Word of what he’d done got out, and some people called him “the miracle of 47th street.” (Someone else called him the “schmuck of 47th street,” he added.)
He’s had a blessed life, Mr. Egenberg said; he and his wife, Ellie Haberman Egenberg, have been married for decades. Her family’s been in the jewelry business for 80 years, he said. “She’s my eshet chayil,” a woman of valor. “We have five magnificent children and a very successful business.
“That’s because Hashem” — God — “has blessed me over the years, and I really believe that it’s because I saved this man’s life by giving him back his diamonds. I have been blessed ever since.”
Mr. Egenberg has given jewelry to the organizations he believes in. Many — although certainly not all — are Jewish.

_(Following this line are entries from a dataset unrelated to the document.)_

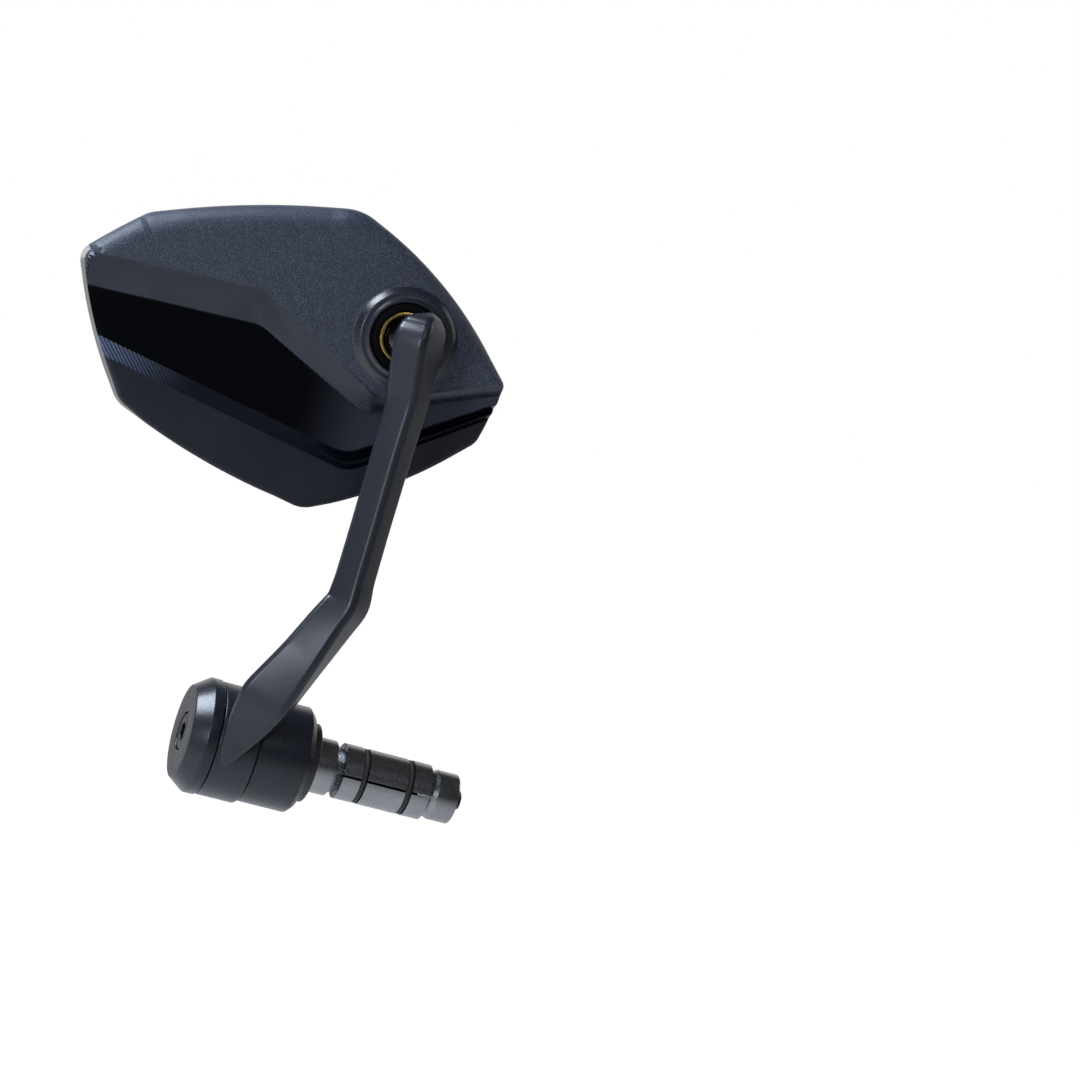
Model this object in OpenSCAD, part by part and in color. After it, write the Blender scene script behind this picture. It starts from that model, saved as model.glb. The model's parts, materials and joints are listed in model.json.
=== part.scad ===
// Motorcycle bar end mirror with an expanding bar clamp and a ball-jointed head.
// Origin: centre of the seat face against the end of the handlebar tube.
// +X runs inboard along the bar, +Y points back to the rider, +Z is up. Millimetres.

/* [Mirror head outline] */
// Ball centre to the outboard tip of the head
head_out = 90; // [75:1:110]
// Ball centre to the inboard nose of the head
head_in = 29.6; // [26:0.2:45]
// Ball centre to the crown of the head
head_top = 30; // [24:0.5:40]
// Ball centre to the chin of the head
head_low = 52.7; // [45:0.1:65]
// Height of the outboard tip from the ball centre
tip_z = -2.3; // [-8:0.1:4]
// Rounding of the outboard tip
tip_r = 3; // [1:0.5:6]
// Distance of the shoulder inboard of the tip
shoulder_in = 15; // [8:0.5:24]
// Height of the shoulder above the ball centre
shoulder_z = 13; // [8:0.5:18]
// Rounding of the shoulder
shoulder_r = 10; // [4:0.5:14]
// Distance of the crown outboard of the ball centre
crown_out = 20.5; // [12:0.5:28]
// Rounding of the crown
crown_r = 14; // [6:0.5:18]
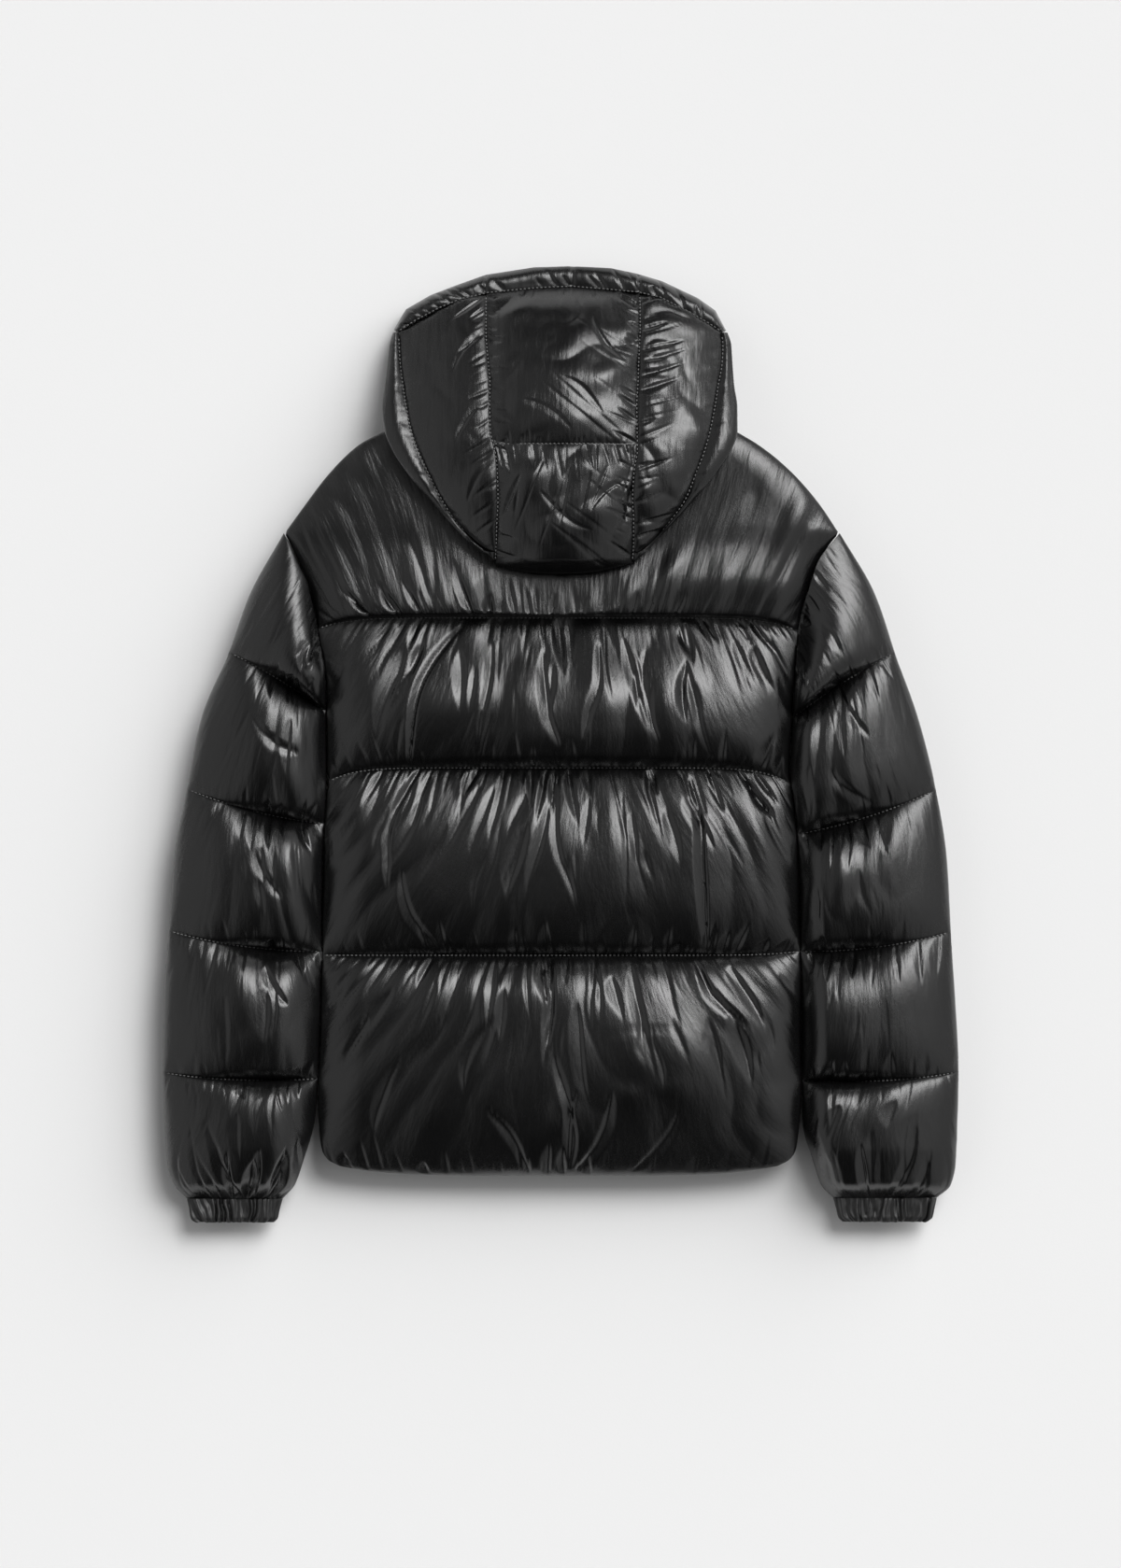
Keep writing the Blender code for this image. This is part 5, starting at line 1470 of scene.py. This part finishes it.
def finish(name):
    """A finish by its name, made once."""
    if name in bpy.data.materials:
        return bpy.data.materials[name]
    colours = bpy.context.scene.jacket_colours
    if name == "shell_nylon":
        return cloth_finish(name, colours.shell, colours.shell_roughness, WEAVE_PITCH, 0.0006)
    if name == "cuff_nylon":
        return cloth_finish(name, colours.cuff, colours.shell_roughness + 0.15, WEAVE_PITCH, 0.0003)
    # The stitches' grey is partly the black thread's own colour and partly a painted glint along the seams.
    if name == "thread_and_painted_glint":
        return thread_finish(name, colours.thread_and_glint)
    if name == "zip_plastic":
        return hard_finish(name, colours.zip_chain, 0.42, 0.0)
    if name == "slider_metal":
        return hard_finish(name, colours.slider, 0.32, 1.0)
    if name == "pale_board":
        return floor_finish(name, colours.floor)
    raise ValueError("no finish is called " + name)


# ---------------------------------------------------------------- stage
def make_floor():
    """A square board under the jacket, far larger than the picture."""
    mesh = bpy.data.meshes.new("floor")
    half = FLOOR_HALF
    corners = [(-half, -half, 0.0), (half, -half, 0.0), (half, half, 0.0), (-half, half, 0.0)]
    mesh.from_pydata(corners, [], [(0, 1, 2, 3)])
    mesh.materials.append(finish("pale_board"))
    floor = bpy.data.objects.new("floor", mesh)
    bpy.context.scene.collection.objects.link(floor)


def make_lights(light):
    """A high soft light, and a lower, wider one that leaves no highlights of its own."""
    for name, strength, angle, shines, direction in (
            ("key_light", light.key, 30.0, True, (0.36, 0.54, 0.76)),
            ("low_light", light.low, 62.0, False, (0.66, 0.66, 0.36))):
        lamp = bpy.data.lights.new(name, "SUN")
        lamp.energy = strength
        lamp.angle = np.radians(angle)
        item = bpy.data.objects.new(name, lamp)
        item.rotation_euler = Vector(direction).to_track_quat("Z", "Y").to_euler()
        item.visible_glossy = shines
        bpy.context.scene.collection.objects.link(item)


def make_room(light):
    """The room as a world: a wide glow of strength cos(a)^8 round one direction, and pale side walls."""
    world = bpy.data.worlds.new("room")
    world.use_nodes = True
    tree = world.node_tree
    background = tree.nodes["Background"]
    way = put(tree, "ShaderNodeTexCoord").outputs["Generated"]
    lean = put(tree, "ShaderNodeVectorMath", operation="DOT_PRODUCT", links=((0, way),))
    lean.inputs[1].default_value = Vector((0.38, 0.46, 0.80)).normalized()
    glow = added(tree, "POWER", ranged(tree, lean.outputs["Value"], 0.0, 1.0, 0.0, 1.0), 8.0)
    across = added(tree, "ABSOLUTE", put(tree, "ShaderNodeSeparateXYZ", links=((0, way),)).outputs[0])
    strength = added(tree, "ADD", ranged(tree, glow, 0.0, 1.0, 0.04 * light.room, light.room),
                     ranged(tree, across, 0.16, 0.62, 0.0, light.sides))
    tree.links.new(strength, background.inputs["Strength"])
    background.inputs["Color"].default_value = (1.0, 1.0, 1.0, 1.0)
    bpy.context.scene.world = world


def make_camera():
    """A long lens straight above, far enough up for its picture to be frame_height metres high."""
    lens_length, sensor, frame_height, plane = 150.0, 36.0, 1.511, 0.015
    camera = bpy.data.cameras.new("camera")
    camera.lens = lens_length
    camera.sensor_width = sensor
    camera.sensor_fit = "AUTO"
    item = bpy.data.objects.new("camera", camera)
    item.location = (-0.0002, -0.038, plane + frame_height * lens_length / sensor)
    bpy.context.scene.collection.objects.link(item)
    bpy.context.scene.camera = item


# ---------------------------------------------------------------- settings
SHARE = {"min": 0.0, "max": 1.0}
COLOUR = {"size": 4, "min": 0.0, "max": 1.0, "subtype": "COLOR"}


class JacketSizes(bpy.types.PropertyGroup):
    """Sizes of the jacket's padding, folds and stitching."""
    back_loft: bpy.props.FloatProperty(
        name="Back loft", description="Rise of a back baffle over its seams", default=0.031, unit="LENGTH")
    sleeve_loft: bpy.props.FloatProperty(
        name="Sleeve loft", description="Rise of a sleeve baffle over its seams",
        default=0.033, unit="LENGTH")
    long_folds: bpy.props.FloatProperty(
        name="Long folds", description="Slope of the folds that cross a baffle", default=0.40, **SHARE)
    middling_folds: bpy.props.FloatProperty(
        name="Middling folds", description="Slope of the folds between the long ones", default=0.34, **SHARE)
    gathers: bpy.props.FloatProperty(
        name="Gathers", description="Slope of the gathers at the quilting seams", default=0.50, **SHARE)
    gather_reach: bpy.props.FloatProperty(
        name="Gather reach", description="How far a gather runs from its seam", default=0.040, unit="LENGTH")
    hood_puckers: bpy.props.FloatProperty(
        name="Hood puckers", description="Slope of the puckers at the hood's seams", default=0.6, **SHARE)
    cuff_gathers: bpy.props.FloatProperty(
        name="Cuff gathers", description="Depth of the gathers of the elastic cuffs",
        default=0.0015, unit="LENGTH")
    stitch_pitch: bpy.props.FloatProperty(
        name="Stitch pitch", description="From one stitch to the next", default=0.0040, unit="LENGTH")
    stitch_length: bpy.props.FloatProperty(
        name="Stitch length", description="Length of a stitch that shows", default=0.0026, unit="LENGTH")
    thread_width: bpy.props.FloatProperty(
        name="Thread width", description="Thickness of the sewing thread", default=0.0013, unit="LENGTH")


class JacketColours(bpy.types.PropertyGroup):
    """Colours and gloss of the jacket and its stage."""
    shell: bpy.props.FloatVectorProperty(
        name="Shell", description="Glossy nylon of the body, sleeves and hood",
        default=(0.0022, 0.0022, 0.0023, 1.0), **COLOUR)
    cuff: bpy.props.FloatVectorProperty(
        name="Cuffs", description="Cloth of the elastic cuffs", default=(0.0022, 0.0022, 0.0023, 1.0),
        **COLOUR)
    # Far paler than the black thread itself: partly its own dark colour, partly a painted glint on the
    # stitches.
    thread_and_glint: bpy.props.FloatVectorProperty(
        name="Thread", description="Sewing thread", default=(0.14, 0.14, 0.14, 1.0), **COLOUR)
    zip_chain: bpy.props.FloatVectorProperty(
        name="Zip teeth", description="Moulded zip teeth", default=(0.012, 0.012, 0.012, 1.0),
        **COLOUR)
    slider: bpy.props.FloatVectorProperty(
        name="Zip slider", description="Blackened metal of the slider", default=(0.06, 0.06, 0.062, 1.0),
        **COLOUR)
    floor: bpy.props.FloatVectorProperty(
        name="Floor", description="Pale board that the jacket lies on", default=(0.825, 0.825, 0.825, 1.0),
        **COLOUR)
    shell_roughness: bpy.props.FloatProperty(
        name="Shell roughness", description="How blurred the shell's highlights are",
        default=0.245, subtype="FACTOR", **SHARE)


class JacketLight(bpy.types.PropertyGroup):
    """Strength of the studio light."""
    key: bpy.props.FloatProperty(
        name="Key light", description="Strength of the high soft light", default=1.46, min=0.0)
    low: bpy.props.FloatProperty(
        name="Low light", description="Strength of the low soft light", default=3.1, min=0.0)
    sides: bpy.props.FloatProperty(
        name="Side light", description="Strength of the pale walls at both sides", default=0.42, min=0.0)
    room: bpy.props.FloatProperty(
        name="Room light", description="Strength of the wide glow round the lights", default=0.72, min=0.0)


def jacket():
    """The sizes in use."""
    return bpy.context.scene.jacket_sizes


# ---------------------------------------------------------------- operators
class JACKET_OT_body(bpy.types.Operator):
    """Builds the back and the two fronts"""
    bl_idname = "jacket.body"
    bl_label = "Body"

    def execute(self, context):
        make_back()
        make_front("front_left", -1)
        make_front("front_right", 1)
        return {"FINISHED"}


class JACKET_OT_sleeves(bpy.types.Operator):
    """Builds the two sleeves"""
    bl_idname = "jacket.sleeves"
    bl_label = "Sleeves"

    def execute(self, context):
        make_sleeve("sleeve_left", SLEEVE_LEFT, -1)
        make_sleeve("sleeve_right", SLEEVE_RIGHT, 1)
        return {"FINISHED"}


class JACKET_OT_cuffs(bpy.types.Operator):
    """Builds the two elastic cuffs"""
    bl_idname = "jacket.cuffs"
    bl_label = "Cuffs"

    def execute(self, context):
        make_cuff("cuff_left", CUFF_LEFT)
        make_cuff("cuff_right", CUFF_RIGHT)
        return {"FINISHED"}


class JACKET_OT_hood(bpy.types.Operator):
    """Builds the hood's centre, sides, edges and brim"""
    bl_idname = "jacket.hood"
    bl_label = "Hood"

    def execute(self, context):
        make_hood_centre()
        for name, side in (("left", -1), ("right", 1)):
            make_hood_side("hood_side_" + name, side)
            make_hood_edge("hood_edge_" + name, side)
        make_hood_brim()
        return {"FINISHED"}


class JACKET_OT_stitching(bpy.types.Operator):
    """Sews the stitches that show along the seams"""
    bl_idname = "jacket.stitching"
    bl_label = "Stitching"

    def execute(self, context):
        make_stitches()
        return {"FINISHED"}


class JACKET_OT_zip(bpy.types.Operator):
    """Builds the closed zip under the jacket and finishes its slider"""
    bl_idname = "jacket.zip"
    bl_label = "Zip"

    def execute(self, context):
        make_zip()
        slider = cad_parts["zip_slider"]
        for place in range(len(slider.material_slots)):
            slider.material_slots[place].material = finish("slider_metal")
        return {"FINISHED"}


class JACKET_OT_stage(bpy.types.Operator):
    """Sets the pale floor, the soft light, the room and the camera"""
    bl_idname = "jacket.stage"
    bl_label = "Stage"

    def execute(self, context):
        make_floor()
        make_lights(context.scene.jacket_light)
        make_room(context.scene.jacket_light)
        make_camera()
        context.scene.view_settings.view_transform = "Standard"
        return {"FINISHED"}


class JACKET_PT_panel(bpy.types.Panel):
    """Lists the jacket's sizes, colours and pieces"""
    bl_idname = "JACKET_PT_panel"
    bl_label = "Puffer jacket"
    bl_space_type = "VIEW_3D"
    bl_region_type = "UI"
    bl_category = "Jacket"

    def draw(self, context):
        layout = self.layout
        for group in (context.scene.jacket_sizes, context.scene.jacket_colours, context.scene.jacket_light):
            box = layout.box()
            for name in group.__annotations__:
                box.prop(group, name)
        for step in STEPS:
            layout.operator(step.bl_idname)


STEPS = (
    JACKET_OT_stage, JACKET_OT_body, JACKET_OT_sleeves, JACKET_OT_cuffs, JACKET_OT_hood,
    JACKET_OT_stitching, JACKET_OT_zip)
CLASSES = (JacketSizes, JacketColours, JacketLight) + STEPS + (JACKET_PT_panel,)


def register():
    for item in CLASSES:
        bpy.utils.register_class(item)
    bpy.types.Scene.jacket_sizes = bpy.props.PointerProperty(type=JacketSizes)
    bpy.types.Scene.jacket_colours = bpy.props.PointerProperty(type=JacketColours)
    bpy.types.Scene.jacket_light = bpy.props.PointerProperty(type=JacketLight)


def unregister():
    del bpy.types.Scene.jacket_sizes, bpy.types.Scene.jacket_colours, bpy.types.Scene.jacket_light
    for item in reversed(CLASSES):
        bpy.utils.unregister_class(item)


def main():
    """Builds every piece and the stage."""
    register()
    for step in (bpy.ops.jacket.stage, bpy.ops.jacket.body, bpy.ops.jacket.sleeves, bpy.ops.jacket.cuffs,
                 bpy.ops.jacket.hood, bpy.ops.jacket.stitching, bpy.ops.jacket.zip):
        step()


if __name__ == "__main__":
    main()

He grew up as a member of Congregation Ohev Zedek, the Orthodox synagogue that still is open in Bayonne, and now he is an active (and, he says with pleasure, very generous) member of Congregation Shaarey Israel in Montebello.
When his daughter became bat mitzvah, he donated a yad he’d made to Ohev Zedek. “I custom built a Holocaust yad,” he said. “It is skeletal; it has the 12 tribes of Israel and it’s made out of skulls and bones. It’s sterling silver, a magnificent work of art. And people came to me and said ‘The yad is so beautiful but we should use it only a couple of times a year. So I said ‘Okay, fine, I will make another one.’ I made it and I donated it. It is really a magnificent yad.”
That brings us to the airport yad.
“That came about because I took my daughter to the airport to go to Israel to study for a year,” Mr. Egenberg said. “Every time I go to into that terminal, I see the sculpture by Alexander Calder. I studied him in college, along with numerous other artists. I truly feel that if I had stayed as a sculptor, as a true artist, my pieces would be in museums today.
“So I was talking to the rabbi at JFK, and I said I would love to make a yad for your synagogue, to have it hang in the same terminal as Alexander Calder. It was an ego thing. I did it for my ego.
“The rabbi asked ‘Are you really willing to make us a yad?’ and I said ‘My word is my bond. I am free and accepted’” — that means, he said, that he’s a Freemason, and using that group’s phrase — “‘and when I say something, my word is my bond.”
He made the yad; he hasn’t shown it to the rabbi yet. “I have not sent him pictures. He has no idea what he is getting. I am pretty excited. I love all people, but I love Jews more, and every Jew who goes to Israel or comes from Israel and goes into the synagogue will see the yad. If they read Torah with it, they will break the psychic distance and they will have an experience that they’ve never had before.
“And I will have the experience of knowing that my yad hangs in JFK, like an Alexander Calder.”